The Town of Ithaca Planning Board voted last night to demand an environmental impact study on the proposed site for the Remington Inn on Cayuga Lake.
The proposed inn would include a 258-seat restaurant, a two-story 25-guest lodge, and a 4,690 square foot boathouse. There would also be a public walkway along the lake.
The vote came after two days of quarter carding by members of the Cornell Sailing team. The team asked the community to sign an online petition requesting that the inn’s entire existence be reconsidered. As of last night, there were 874 signatures on the website. Almost 20 members of the team were present at the meeting.
The land, which stretches for 11.4 acres on Route 34, is currently owned by Cornell Real Estate, which plans to lease it out to The Remington Inn and Restaurant.
Dave Schlosser of Schopfer Architects in Syracuse spoke for the Remington Inn at the meeting.
He pointed out that the proposed building will cover “less than 16 percent” of the total area of the land, and the marina will remain “unchanged.”
According to Schlosser, building the inn would “leave the park itself unchanged”, would clean up the entire lakefront and would include about $400,000 worth of infrastructure improvements, which would otherwise fall on the Town.
“There’s a liability and safety hazard currently there,” he said.
Members of the Town of Ithaca community, however, raised concerns about the impact the proposal would have on the surrounding area, including noise, run-off and parking, parts of which is shared between the hotel, the marina, the restuarant and public use.
“Having been in the hotel business for a long time, I can tell you that parking is going to be an abomination. There will be overflow onto Route 13 when you have a restaurant with a marina and hotel will reduce the property values of the cottages to the north,” said Dick Thayler, a resident.
Others argued that the inn would have a harmful effect on the community at large.
“You have a unique oppportunity to provide recreation and beauty for the community,” said Carl Leopold, at which point Chair Fred T. Wilcox suggested such concerns be brought before the Town of Ithaca Board, “which can negotiate with Cornell,” he said.
Friends of Cornell Sailing, a non-profit group of sailors and alumni, also argue that the inn is not the best use of the site. The group has been given a proposed gift of $500,000 from the Merrill Foundation for a 5,000 square foot marina and 5,000 square foot center for lake research and education on the site, which they say would be used for athletic, educational and research programs as well as community outreach.

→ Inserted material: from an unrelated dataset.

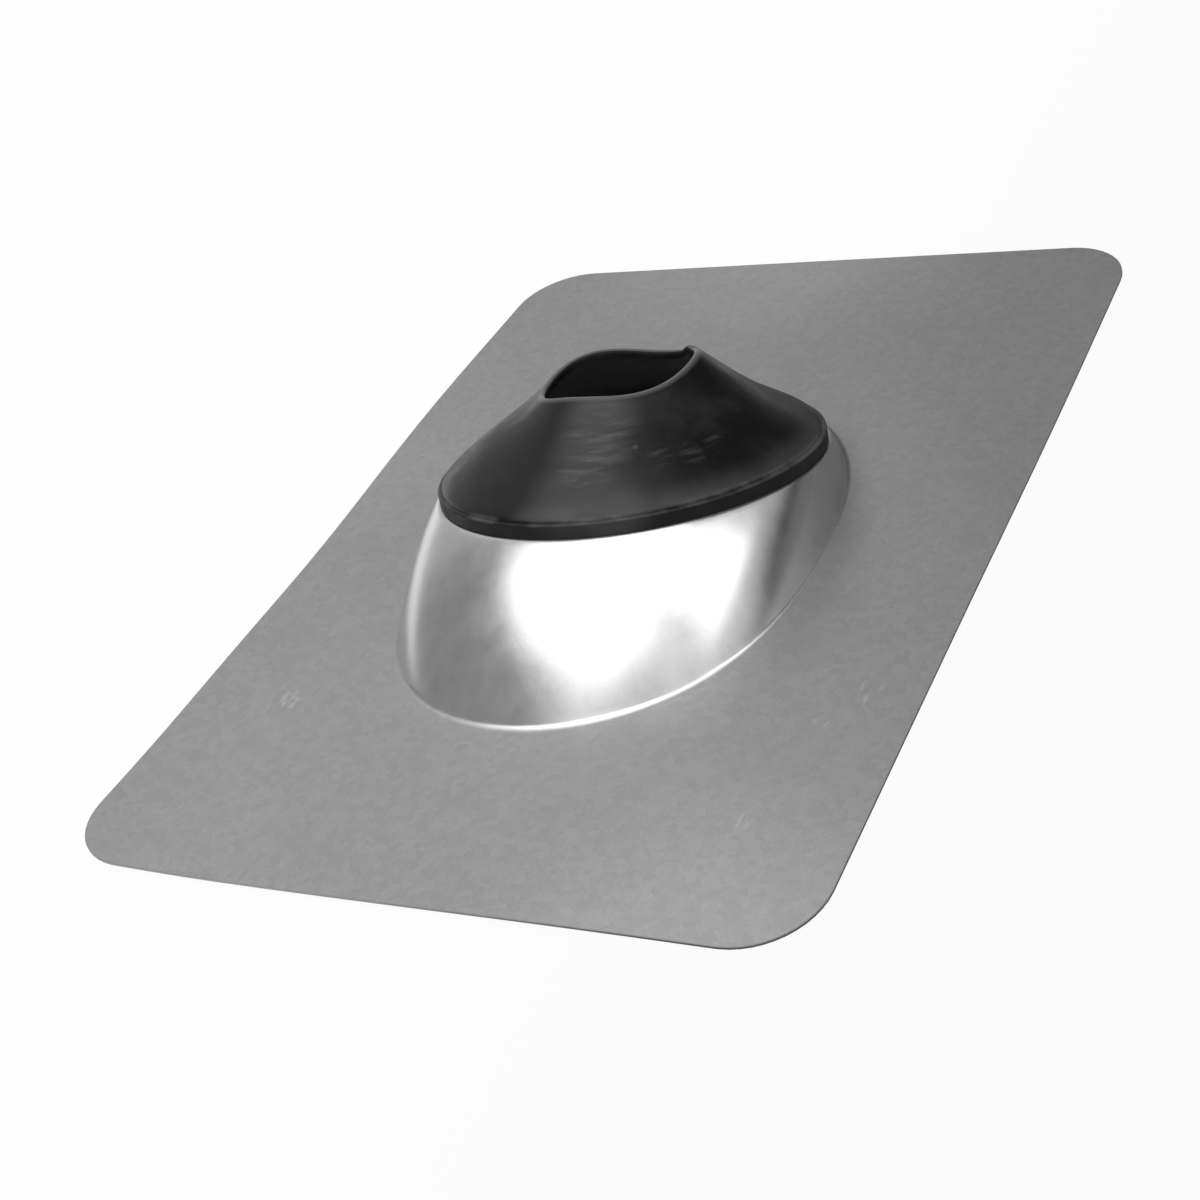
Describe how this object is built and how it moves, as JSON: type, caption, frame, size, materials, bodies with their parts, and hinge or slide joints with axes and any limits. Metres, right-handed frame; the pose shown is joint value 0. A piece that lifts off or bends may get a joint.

“This had become a de facto public park. People launch kayaks and canoes and small boats off it. … Part of President Lehman’s Call to Engagement was to engage the community and build community relations. This doesn’t really fit,” said Andrew Davis ’02, vice president and director of Friends of Cornell Sailing. Doug Merrill ’89 has begun working with members of the Board of Trustees to encourage them to revisit the issue at their meeting at the end of October. “This is the only site on Cayuga that is suitable to meet the team’s needs,” Merrill said.
He said he “hasn’t gotten a solid answer from Cornell” as to why they have not accepted his and the sailing team’s proposal.
“I don’t think Cornell thought this through,” he said.
Merrill estimated that the University will make $8,000 a year off the land. Merrill also said that the proposed boathouse within the confines of the inn is “not unacceptable from a sailing point of view. My family feels that it doesn’t create a space for the Cornell community. If the restaurant and hotel are struggling for survival, those shared spaces may become exclusive,” he said.
Calls made late last night to Gary Stewart, vice president for community and government relations, were unanswered.